Boussole #10 – « L’innovation c’est fragile, c’est dur, c’est méchant. »

« L’innovation c’est fragile, c’est dur, c’est méchant. »

Par Agathe Cagé (@AgatheCage)

« Attention, citation » prévient Thierry Marx devant trois cents élèves de Sciences Po aussi prompts à prendre leur stylo que le chef l’est à se mettre derrière les fourneaux. La phrase claque : « L’innovation c’est fragile, c’est dur, c’est méchant ».

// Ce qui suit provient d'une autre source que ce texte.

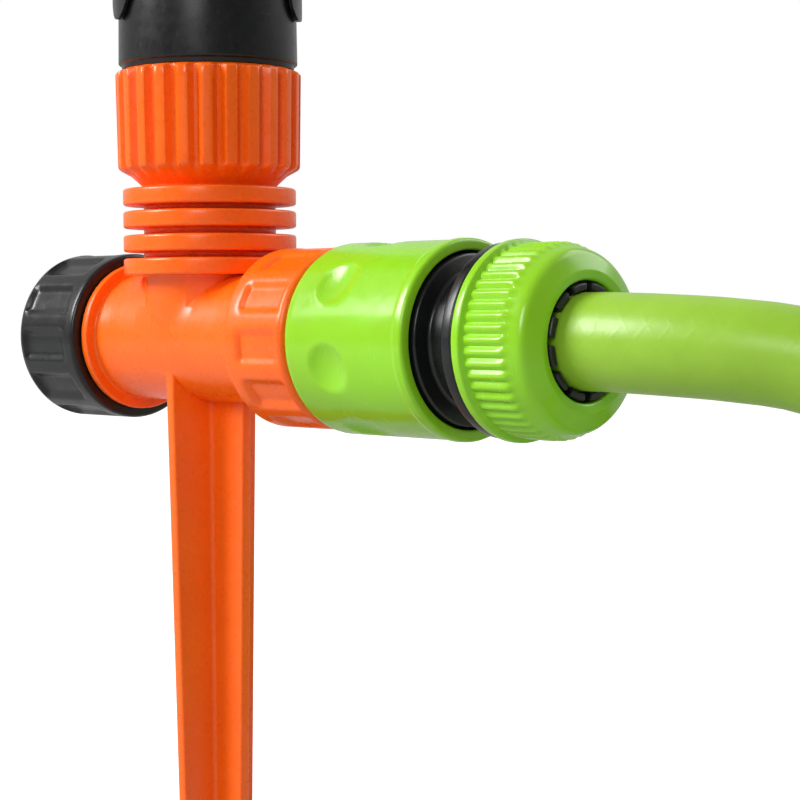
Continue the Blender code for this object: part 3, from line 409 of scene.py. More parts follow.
def turned(name, outline, segments=96, shape=None, place=UP, angle=38):
    """An outline of (radius, height) turned about Z. shape(angle, radius, height) may change the radius.

    An outline that touches the axis at both ends is closed there by a disc.
    """
    made = bmesh.new()
    solid = outline[0][0] <= 1e-7
    rows = []
    for radius, height in outline[1:-1] if solid else outline:
        row = []
        for i in range(segments):
            around = 2 * math.pi * i / segments
            r = shape(around, radius, height) if shape else radius
            row.append(made.verts.new((r * math.cos(around), r * math.sin(around), height)))
        rows.append(row)
    for below, above in zip(rows, rows[1:] if solid else rows[1:] + rows[:1]):
        for i in range(segments):
            j = (i + 1) % segments
            made.faces.new((below[i], below[j], above[j], above[i]))
    if solid:
        made.faces.new(rows[0])
        made.faces.new(rows[-1])
    return mesh_object(name, from_bmesh(name, made), place, angle)


def prism(name, outline, thickness, place=UP, bevel=0.0):
    """An outline of (x, z) made thickness thick along Y, with rounded edges."""
    made = bmesh.new()
    face = made.faces.new([made.verts.new((x, -thickness / 2, z)) for x, z in outline])
    side = bmesh.ops.extrude_face_region(made, geom=[face])["geom"]
    moved = [item for item in side if isinstance(item, bmesh.types.BMVert)]
    bmesh.ops.translate(made, verts=moved, vec=(0, thickness, 0))
    item = mesh_object(name, from_bmesh(name, made), place)
    if bevel:
        round_edges(item, bevel)
    return item


def applied(item):
    """The item's modifiers made part of its mesh."""
    graph = bpy.context.evaluated_depsgraph_get()
    graph.update()
    mesh = bpy.data.meshes.new_from_object(item.evaluated_get(graph))
    item.modifiers.clear()
    item.data = mesh
    return item


def round_edges(item, width, segments=2, angle=40):
    step = item.modifiers.new("rounding", "BEVEL")
    step.width = width
    step.segments = segments
    step.limit_method = "ANGLE"
    step.angle_limit = math.radians(angle)
    step.harden_normals = False
    applied(item)
    item.data.shade_smooth()
    item.data.set_sharp_from_angle(angle=math.radians(50))
    return item


def boolean(item, operation, *tools):
    for tool in tools:
        step = item.modifiers.new(tool.name, "BOOLEAN")
        step.operation = operation
        step.solver = "EXACT"
        step.object = tool
    applied(item)
    for tool in tools:
        bpy.data.objects.remove(tool)
    item.data.shade_smooth()
    item.data.set_sharp_from_angle(angle=math.radians(38))
    return item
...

Drôle de mise en bouche proposée mercredi 12 février au soir à une jeunesse dont une partie ambitionne de devenir l’élite de la « start-up Nation ». L’introduction a peut-être laissé à certains un goût doux-amer. N’ont-ils pas entendu, en juin 2017, le Président de la République présenter la France comme « la nation leader de [l’]économie de l’hyper-innovation », prête à « gagner sur les nouvelles frontières du 21èmesiècle » ? Un discours d’Emmanuel Macron alors plein de positivité et loin de leur promettre du sang et des larmes.

Fragile, dur et méchant : c’est pourtant un constat lucide, et non une sombre prophétie, que Thierry Marx a présenté sur l’innovation. Qui se rêve innovateur doit savoir dans quoi il s’engage. Un étudiant porteur d’une telle ambition peut se référer utilement à l’étymologie en moyen français du mot innovation, à savoir l’« action d’introduire une chose nouvelle ». Un appel, autrement dit, à l’humilité devant la difficulté et l’ampleur de la tâche.

Car introduire une chose nouvelle est à la fois faire un grand pas pour soi-même, et un tout petit pas dans la course effrénée aux innovations. C’est une réalité dont le compte Instagram @unecessaryinventions, dont le propriétaire « développe des produits pour des problèmes qui n’existent pas », se moque gentiment. C’est une réalité dont ont conscience également les centaines de candidats annuels au concours Lepine. Mais c’est une réalité qui se situe parfois bien loin pour de jeunes étudiants se rêvant futurs champions de la « start-up Nation ».

L’innovation est fragile car rien ne garantit, a priori et quelle que soit l’énergie mise dans la démarche, que la chose nouvelle soit dans un premier temps une réponse pertinente à un besoin existant, et reste à plus long terme la meilleure des réponses à ce besoin.

Pourquoi est-ce également juste de souligner la dureté de l’innovation ? D’abord parce que l’introduction d’une chose nouvelle n’a rien d’aisé. C’est d’ailleurs l’une des principales limites que rencontrent ceux qui pensent qu’il suffit de trouver un nouveau secteur à ubériser pour renverser la table. Si la plateformisation de plusieurs secteurs de l’économie a su faire naître de nouveaux besoins et répondre à des aspirations chez les consommateurs, cela est loin de vouloir dire qu’il s’agit d’un modèle pertinent et rentable pour tous les autres. C’est plutôt facile de trouver des sources d’inspiration ; beaucoup moins de découvrir un filon inexploré d’innovation. Par ailleurs, la marche à franchir est haute entre l’introduction commerciale d’une innovation et le succès économique. La liste des startups n’ayant pas réussi à faire la preuve de la rentabilité de leur modèle est longue.

Peut-être est-ce finalement le qualificatif « méchant » qui pourrait être le plus contesté. Et pourtant… La starisation d’un Bill Gates ou d’un Steeve Jobs est un reflet fortement déformé de la réalité des parcours des innovateurs. Ces derniers sont rarement accueillis à bras ouverts, que les premières réactions soient hostiles ou guidées par la jalousie. Facebook s’est beaucoup amusé en 2014 d’une étude de l’université de Princeton prédisant la perte de 80% de ses utilisateurs en 2017. Thierry Marx semble lui-aussi savourer lorsqu’il rappelle les critiques sous forme d’uppercuts qu’ont suscités ses premiers pas dans la gastronomie moléculaire. Mais leur détachement apparent vis-à-vis des critiques est nourri de leur succès. Thierry Marx, autrement dit, a longtemps ressenti la dureté des coups qui lui ont été portés. Si sa réussite lui a permis de les digérer, il n’en reste pas moins qu’il a dû à une époque les encaisser.

Pour surmonter ces obstacles, les apprentis innovateurs doivent se poser, avant toute autre chose, la question du « pourquoi » de leur innovation (comme l’a théorisé le britannique Simon Sinek). C’est en effet par le sens de son action ou de sa création, et non par le comment ou les moyens, que l’innovateur suscite inspiration et adhésion. Ce n’est pas forcément une garantie de succès, mais toujours une première protection contre le risque d’échec.